I’m not going to copy the cron stuff here, go seem my older post for that.

restore database

A backup is only good if you can recover from it. Here’s the script to restore the database. Run on the host.

db_restore.sh

#!/bin/sh
set -e # bail on errors
mkdir -p $HOME/db # ensure this directory exists
cd $HOME/db # this is where we store the DB backups

# a re-usable function - for sites with multiple databases
process()
{
    db="$1"
    user="$2"
    pass="$3"
    gzip -dc $db.sql.gz | mysql -h localhost -u $user -p$pass $db
}

# you need a line like this for each database
process dbname user pass

exit 0

restore site

Here’s the script to restore the whole site.

restore.sh

#!/bin/sh
set -e

user=myuser
host=mydomain.com

echo "Starting run at `date`"

# If we're running from cron we have a lock already
if [ "$HAVE_LOCK" != 1 ]; then
    # Try to avoid having 2 copies of this run at the same
    # time (from the same directory).
    if [ -f "lock" ]; then
        echo "lock exists!
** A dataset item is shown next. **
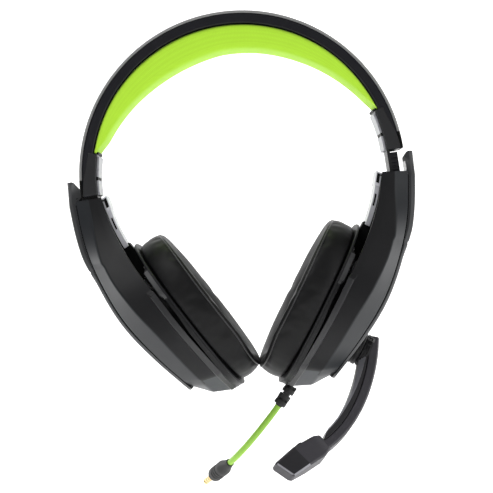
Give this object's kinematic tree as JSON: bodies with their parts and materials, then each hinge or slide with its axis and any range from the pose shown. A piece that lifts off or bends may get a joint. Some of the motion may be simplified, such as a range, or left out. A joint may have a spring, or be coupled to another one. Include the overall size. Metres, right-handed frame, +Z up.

This script is already running!"
        exit 1
    fi
    :> lock
    trap "rm lock" 0
fi

ssh $user@$host 'mkdir -p db'
lftp -c '
    set net:timeout 30
    set net:max-retries 1
    set cmd:fail-exit true
    open sftp://yasmar.net
    put db_restore.sh
    lcd cpanel
    cd .cpanel
    mirror -Rv
    lcd ../db
    cd ../db
    mirror -Rev
    lcd ../mirror
    cd ../public_html
    mirror -Rev'
ssh $user@$host '~/db_restore.sh'

echo Done
exit 0

conclusion

You should have a backup of your website. You should know that you can restore from your backup if you need to. This is how I backup my site. I know it works because I’ve had to rely on my backups a few times now. Hopefully it can help you too.